> **WHAT THIS TASK INVOLVES**: Keep only the lines from the top of the listing through the one with "return Pos(TRAIL, 0, WHEEL_RADIUS)", and reproduce them unaltered.

> **DATA BLOCK**:
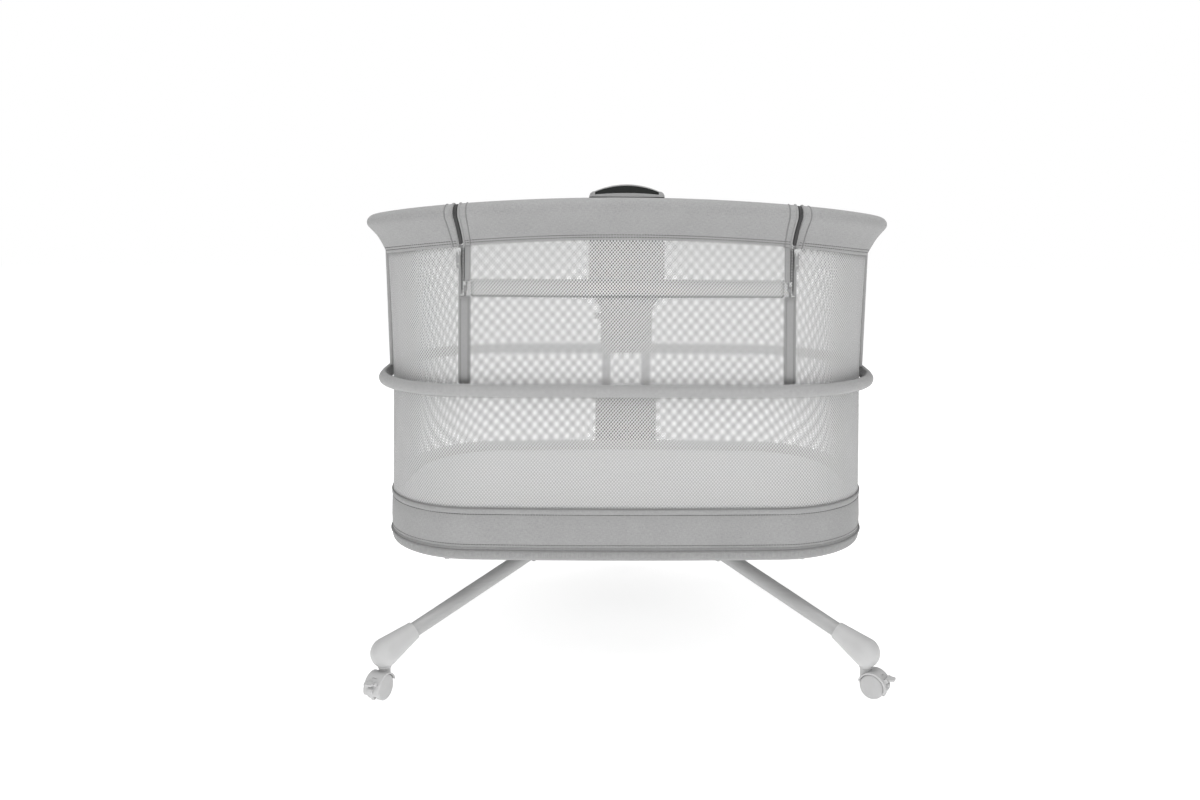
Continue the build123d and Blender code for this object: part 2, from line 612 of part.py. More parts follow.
legs = []
for name, sx, sy in CORNERS:
    start = along_leg(0, sx, sy)
    end = along_leg(LEG_LENGTH + 24, sx, sy)
    legs.append(rod(start, end, LEG_RADIUS) - rod(start, end, LEG_RADIUS - LEG_WALL))
    save(foot(sx, sy), "foot_" + name)
save(group(legs), "leg_tubes")


# ---------------------------------------------------------------- casters
def cross_rod(x, z, y_low, y_high, radius):
    return rod((x, y_low, z), (x, y_high, z), radius)


HOOD_HALF = WHEEL_OUTER + 2.0
FIN_HALF = WHEEL_INNER - 0.5
HOOD_INNER_RADIUS = WHEEL_RADIUS + 1.0
HOOD_TILT = 18.0
COLLAR_TOP = FOOT_BOTTOM - 1.2


def above_cut(distance):
    """Everything above a line that passes the axle and drops towards the back of the caster."""
    cutter = Pos(0, 0, 40 + distance) * Box(120, 60, 80)
    return Pos(TRAIL, 0, WHEEL_RADIUS) * Rot(0, HOOD_TILT, 0) * cutter


hood = cross_rod(TRAIL, WHEEL_RADIUS, -HOOD_HALF, HOOD_HALF, HOOD_RADIUS)
hood = fillet(hood.edges().filter_by(GeomType.CIRCLE), 0.8)
hood += Pos(0, 0, COLLAR_TOP - 9) * Cylinder(9.5, 18)
for side in (1, -1):
    low = FIN_HALF if side > 0 else -HOOD_HALF - 4
    hood -= cross_rod(TRAIL, WHEEL_RADIUS, low, low + HOOD_HALF + 4 - FIN_HALF, HOOD_INNER_RADIUS)
hood &= above_cut(0) + (above_cut(-9) & block(-50, 90, -FIN_HALF, FIN_HALF, 4, 90))
hood += cross_rod(TRAIL, WHEEL_RADIUS, -WHEEL_OUTER + 0.6, WHEEL_OUTER - 0.6, AXLE_RADIUS)
hood += Pos(0, 0, COLLAR_TOP + 11) * Cylinder(5.0, 24)
keep = cross_rod(TRAIL, WHEEL_RADIUS, -20, 20, HOOD_INNER_RADIUS + 1)
for side in (1, -1):
    near = min(side * 8.2, side * 10.6)
    ear = cross_rod(PEDAL_PIVOT_X, PEDAL_PIVOT_Z, near, near + 2.4, 3.2)
    ear_foot = block(PEDAL_PIVOT_X - 7, PEDAL_PIVOT_X, near, near + 2.4, PEDAL_PIVOT_Z - 4, PEDAL_PIVOT_Z + 1)
    hood += ear + (ear_foot - keep)
hood += cross_rod(PEDAL_PIVOT_X, PEDAL_PIVOT_Z, -9, 9, 1.5)
boss = block(TRAIL + 16, TRAIL + 26.5, -4.5, 4.5, WHEEL_RADIUS - 2, WHEEL_RADIUS + 7)
boss = fillet(boss.edges().filter_by(Axis.Y).group_by(Axis.X)[-1], 3)
hood += boss - keep
for turn in (52.0, 2.0):
    slot = Pos(HOOD_RADIUS, 0, 0) * Box(4.0, 8.0, 2.6)
    hood -= Pos(TRAIL, 0, WHEEL_RADIUS) * Rot(0, -turn, 0) * (slot - Box(2 * HOOD_INNER_RADIUS + 2, 20, 20))

wheel = cross_rod(TRAIL, WHEEL_RADIUS, WHEEL_INNER, WHEEL_OUTER, WHEEL_RADIUS)
wheel = fillet(wheel.edges().filter_by(GeomType.CIRCLE), 2.4)
wheel -= cross_rod(TRAIL, WHEEL_RADIUS, 0, 30, AXLE_RADIUS + RUNNING_GAP)
wheel_cap = cross_rod(TRAIL, WHEEL_RADIUS, WHEEL_OUTER - 0.4, WHEEL_OUTER, AXLE_RADIUS + 4)
wheel += wheel_cap
wheels = [wheel, mirror(wheel, Plane.XZ)]

pedal = block(PEDAL_PIVOT_X + 1, PEDAL_PIVOT_X + 12, -7.6, 7.6, PEDAL_PIVOT_Z + 0.2, PEDAL_PIVOT_Z + 3.2)
pedal = fillet(pedal.edges().filter_by(Axis.Z).group_by(Axis.X)[-1], 4)
pedal += cross_rod(PEDAL_PIVOT_X, PEDAL_PIVOT_Z, -7.6, 7.6, 3.0)
pedal -= cross_rod(PEDAL_PIVOT_X, PEDAL_PIVOT_Z, -9, 9, 1.5 + RUNNING_GAP)

for name, sx, sy in CORNERS:
    place = Pos(sx * FOOT_X, sy * FOOT_Y, 0) * Rot(0, 0, HEADINGS[name])
    save(place * hood, "caster_hood_" + name)
    save(group([place * piece for piece in wheels]), "caster_wheels_" + name)
    save(place * pedal, "brake_pedal_" + name)
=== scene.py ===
from math import atan2, ceil, cos, hypot, pi, sin, sqrt

import bmesh
import bpy
import numpy as np
from mathutils import Matrix, Vector


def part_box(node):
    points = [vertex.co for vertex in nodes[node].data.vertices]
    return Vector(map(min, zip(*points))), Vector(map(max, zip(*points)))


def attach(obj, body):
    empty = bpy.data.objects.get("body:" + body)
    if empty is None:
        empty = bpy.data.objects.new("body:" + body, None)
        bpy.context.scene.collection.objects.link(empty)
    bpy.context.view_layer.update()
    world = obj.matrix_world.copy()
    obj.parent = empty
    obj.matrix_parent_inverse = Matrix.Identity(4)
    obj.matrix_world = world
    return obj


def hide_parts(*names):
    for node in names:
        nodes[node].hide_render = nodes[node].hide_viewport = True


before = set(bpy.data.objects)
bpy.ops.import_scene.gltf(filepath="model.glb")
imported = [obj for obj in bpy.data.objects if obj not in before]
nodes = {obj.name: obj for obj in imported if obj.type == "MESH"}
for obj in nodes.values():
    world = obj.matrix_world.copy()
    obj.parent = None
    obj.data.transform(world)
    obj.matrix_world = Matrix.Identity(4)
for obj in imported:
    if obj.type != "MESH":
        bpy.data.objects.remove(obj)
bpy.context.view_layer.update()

# ------------------------------------------------------------------ sizes, metres
ring_low, ring_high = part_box("ring_sleeve")
tray_low, tray_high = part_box("base_tray")
strip_low, strip_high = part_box("hinge_strip")
rail_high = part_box("rail_sleeve")[1]
band_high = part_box("fabric_band")[1]
mattress_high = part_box("mattress")[1]

# The mesh wall seen from above: an oval of flat front and rear arcs, corner arcs and end arcs.
HALF_WIDTH = tray_high[0]
HALF_DEPTH = (tray_high[1] - tray_low[1]) / 2
BASKET_Y = (tray_high[1] + tray_low[1]) / 2
FRONT_RADIUS = 6.0
SIDE_RADIUS = 0.9
CORNER_RADIUS = 0.17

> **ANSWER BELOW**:
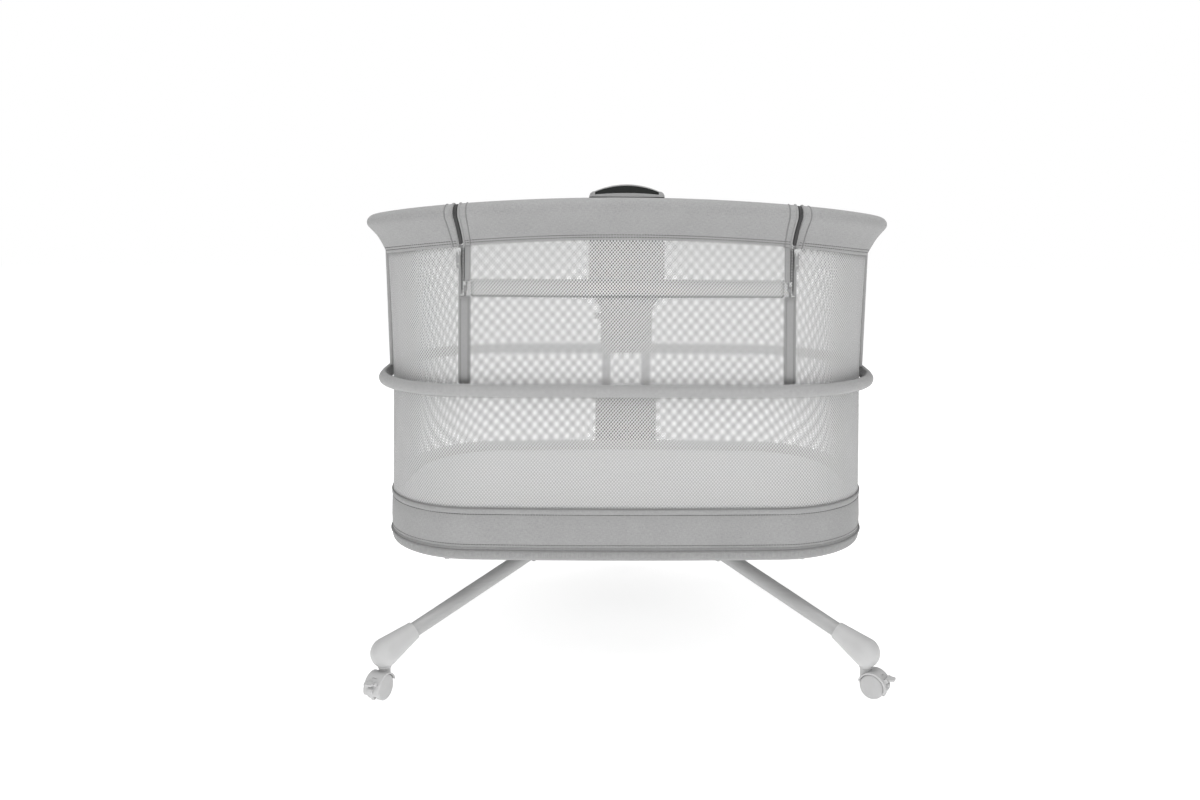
Continue the build123d and Blender code for this object: part 2, from line 612 of part.py. More parts follow.
legs = []
for name, sx, sy in CORNERS:
    start = along_leg(0, sx, sy)
    end = along_leg(LEG_LENGTH + 24, sx, sy)
    legs.append(rod(start, end, LEG_RADIUS) - rod(start, end, LEG_RADIUS - LEG_WALL))
    save(foot(sx, sy), "foot_" + name)
save(group(legs), "leg_tubes")


# ---------------------------------------------------------------- casters
def cross_rod(x, z, y_low, y_high, radius):
    return rod((x, y_low, z), (x, y_high, z), radius)


HOOD_HALF = WHEEL_OUTER + 2.0
FIN_HALF = WHEEL_INNER - 0.5
HOOD_INNER_RADIUS = WHEEL_RADIUS + 1.0
HOOD_TILT = 18.0
COLLAR_TOP = FOOT_BOTTOM - 1.2


def above_cut(distance):
    """Everything above a line that passes the axle and drops towards the back of the caster."""
    cutter = Pos(0, 0, 40 + distance) * Box(120, 60, 80)
    return Pos(TRAIL, 0, WHEEL_RADIUS) * Rot(0, HOOD_TILT, 0) * cutter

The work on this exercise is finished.